PFOS negatively impacts prey capture in larval zebrafish

Per- and polyfluoroalkyl substances (PFAS) are widely used in many industrial and domestic applications. The wide range use of PFAS has resulted in unintentional human exposures and bioaccumulation in blood and other organs. Perfluorooctanesulfonate (PFOS) is among the most prevalent PFAS in the environment and has been postulated to affect brain functions in exposed organisms. However, the impacts of PFOS on early neural development have not been well-described. Here, we used zebrafish larvae to assess the effects of PFOS on two fundamental complex behaviors, prey capture and learning. Zebrafish exposed to PFOS concentrations ranging from 2 – 20 µM for differing 48-hour periods were viable through early larval stages. In addition, PFOS uptake was unaffected by the presence of a chorion. We employed two different experimental paradigms; we first assessed the impacts of increasing organismal PFOS bioaccumulation on prey capture and learning, and second, we probed stage-specific sensitivity to PFOS by exposing zebrafish at different developmental stages (0-2 vs 3-5 days post fertilization).
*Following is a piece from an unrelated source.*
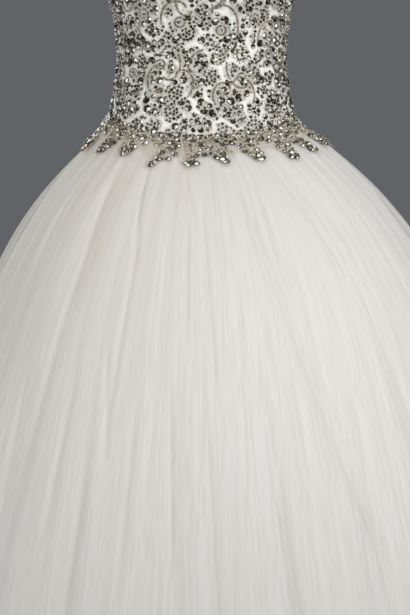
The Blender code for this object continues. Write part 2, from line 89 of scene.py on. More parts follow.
PANEL_SEAM_COLUMNS = ("height", "princess", "side", "back_princess")
PANEL_SEAMS = (
    (-0.135, 27, 92, 150),
    (0.000, 22, 91, 146),
    (0.092, 25, 90, 142),
    (0.150, 31, 90, 138),
    (0.245, 33, 90, 134),
)


def curve(columns, table, column, at):
    """Smooth reading of one column of a table at values of its first column."""
    rows = np.array(table, float)
    keys, values = rows[:, 0], rows[:, columns.index(column)]
    at = np.clip(at, keys[0], keys[-1])
    slopes = np.diff(values)[[0, *range(len(keys) - 1)]] / np.diff(keys)[[0, *range(len(keys) - 1)]]
    slopes[1:-1] = (values[2:] - values[:-2]) / (keys[2:] - keys[:-2])
    left = np.clip(np.searchsorted(keys, at) - 1, 0, len(keys) - 2)
    span = keys[left + 1] - keys[left]
    f = (at - keys[left]) / span
    value = values[left] * (2 * f**3 - 3 * f**2 + 1) + values[left + 1] * (3 * f**2 - 2 * f**3)
    value = value + span * slopes[left] * (f**3 - 2 * f**2 + f)
    return value + span * slopes[left + 1] * (f**3 - f**2)


def smooth_step(value):
    value = np.clip(value, 0, 1)
    return value * value * (3 - 2 * value)


def uneven(index):
    """A steady number from 0 to 1 for a whole number, with no order to it."""
    return (np.sin(np.asarray(index) * 12.9898 + 4.1) * 43758.5453) % 1.0


def outward(angle):
    turn = np.radians(angle)
    return np.stack([np.sin(turn), -np.cos(turn), np.zeros_like(turn)], -1)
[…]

Following both assays we measured the amount of PFOS present in each larva. PFOS levels varied in larvae from different groups within each experimental paradigm. Significant negative correlations were observed between larval PFOS accumulation and the percentage of captured prey, while non-significant negative correlations were observed between PFOS accumulation and experienced-induced prey capture learning. These findings suggest that PFOS accumulation negatively affects larval zebrafish's ability to perform complicated multisensory behaviors and highlight potential risks of PFOS exposure to animals in the wild, with implications for human health. Methods Zebrafish embryos and larvae were exposed to PFOS in multiple different treatment and feeding groups. Subsequent behavior testing was done blinded to both the treatment and feeding group. Following behavior testing, samples were collected for LC-MS/MS analysis, which was also done blind to treatment and feeding group. After the collection of the LC-MS/MS data, the PFOS measurements and behavior analysis were linked to their respective feeding and treatment groups (By the combination of their Group # and Sample #). Analysis of the aggregate data (Tukey HSD and multiple linear regressions) were then performed on each dataset.